Setting up a container requires mounting parts of the external filesystem into the chrooted filesystem and mounting the kernel provided filesystems.

namespaces = [
	# Unshare the mount namespace
	"mount",
]

[[mount]]
option = "recursive_bind"
source = "/sys"
target = "/path/to/container/root/sys"

[[mount]]
option = "recursive_bind"
source = "/dev"
target = "/path/to/container/root/dev"

[[mount]]
option = "recursive_bind"
source = "/proc"
target = "/path/to/container/root/proc"

[[mount]]
option = "mount"
source = "tmpfs"
target = "/path/to/container/root/tmp"
filesystem_type = "tmpfs"

Process Identification

To separate the processes inside the container from outside the container, they must be placed into a new PID namespace. Processess from one namespace cannot directly see the processes from another.
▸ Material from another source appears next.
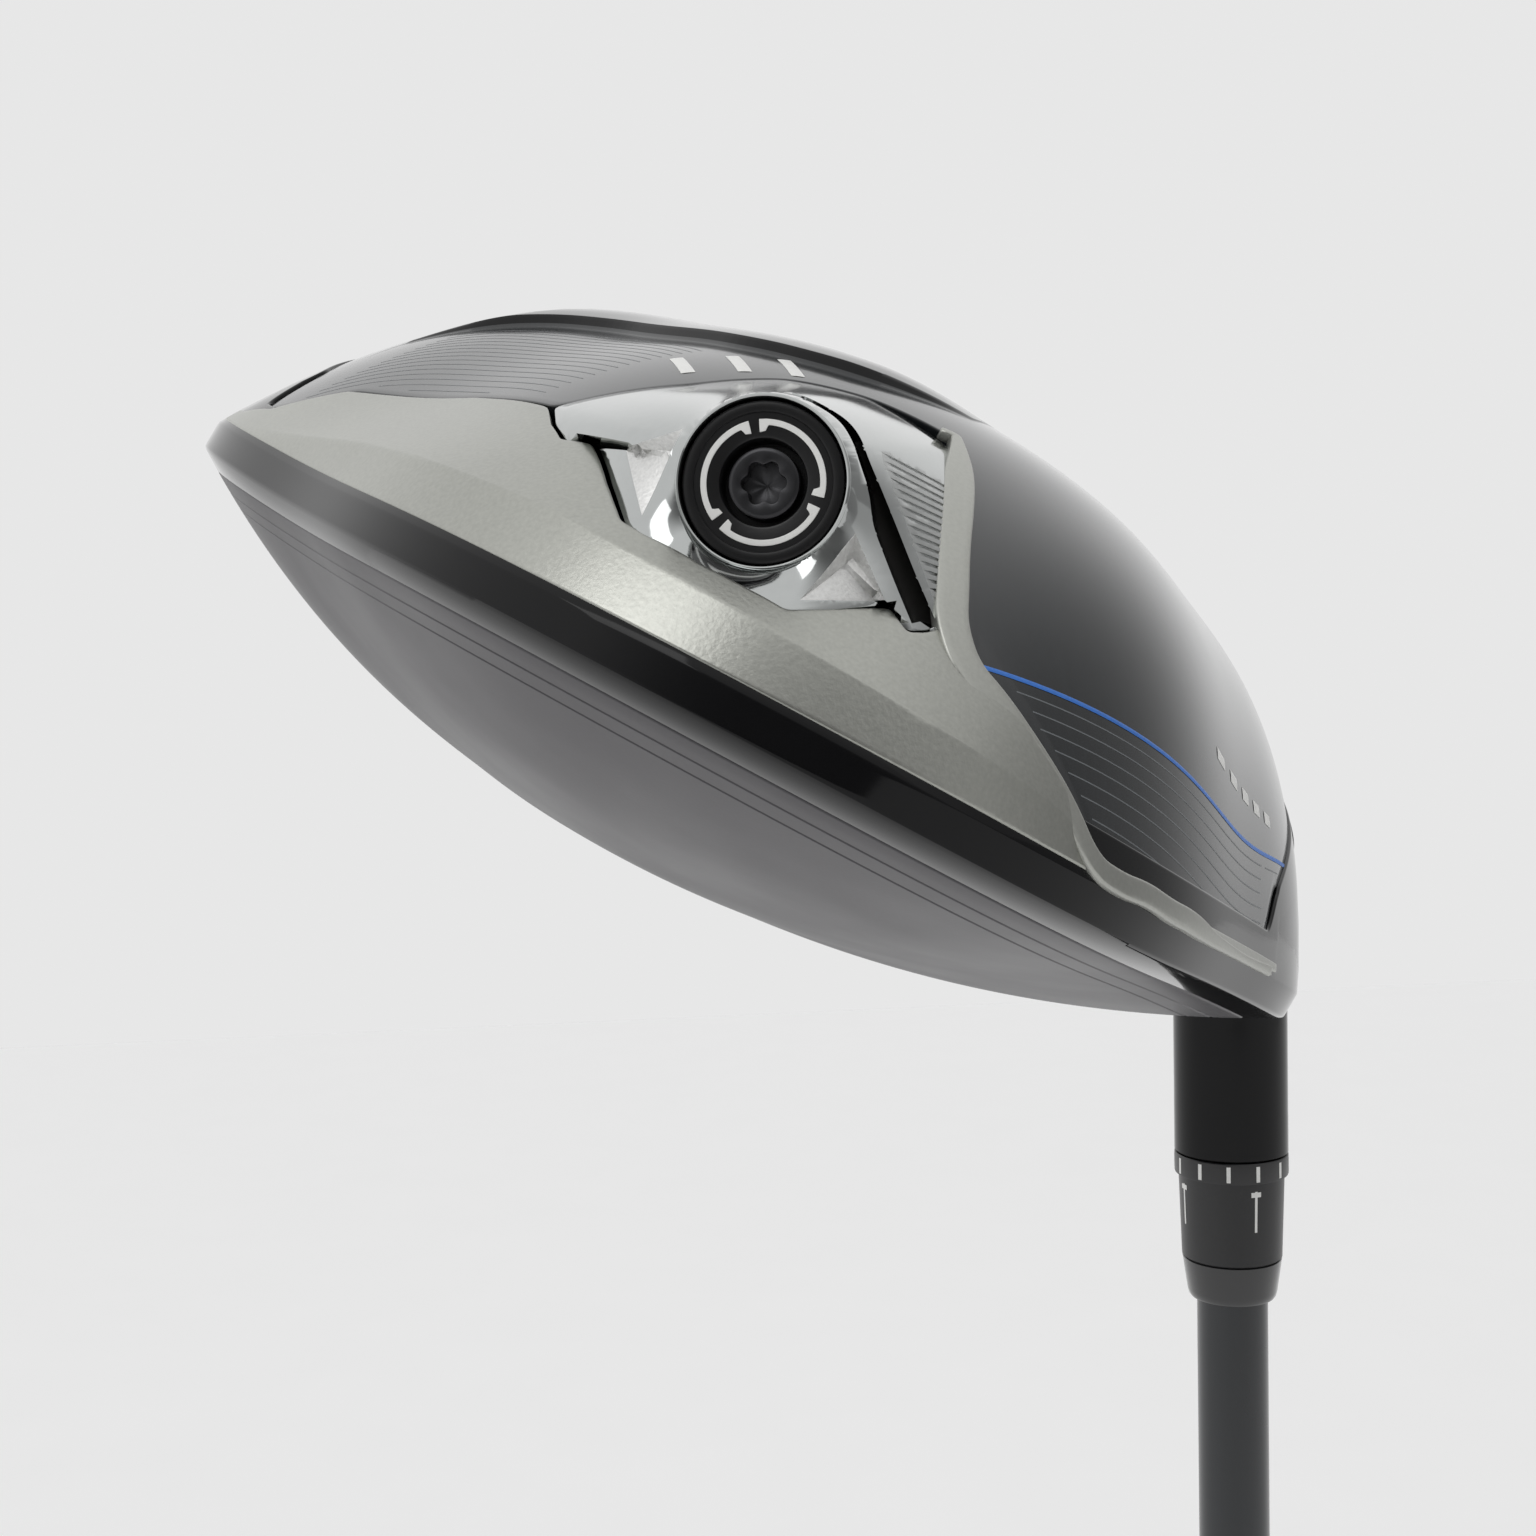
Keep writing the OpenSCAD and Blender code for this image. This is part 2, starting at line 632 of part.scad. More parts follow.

To ensure this is reflected in the filesystem, a new proc filesystem should be mounted in the container rather than binding the existing filesystem.

namespaces = [
	# Unshare the PID namespace
	"pid",
]

[[mount]]
option = "mount"
source = "proc"
target = "/path/to/container/root/proc"
filesystem_type = "proc"

Hostname and Domain

The host that the system uses to identify itself to other computers and applications are part of the Unix Time Sharing namespace.

namespaces = [
	# Unshare the UTS namespace
	"uts",
]

hostname = "container-name"

Additional Namespaces

The network and cgroups namespaces can be unshared using the container tool, although they have no associated configuration. The network cgroup would require the internal and external processes to maintain a virtual network connection between them to be fully useful for an unprivileged user (the various container managers tend to use virtnet drivers to assist with this).


Hopefully, this tool will enable me to make maximum utilisation of this tool for setting up development environments on my server. It has already proven to work so now I just need to prove it useful.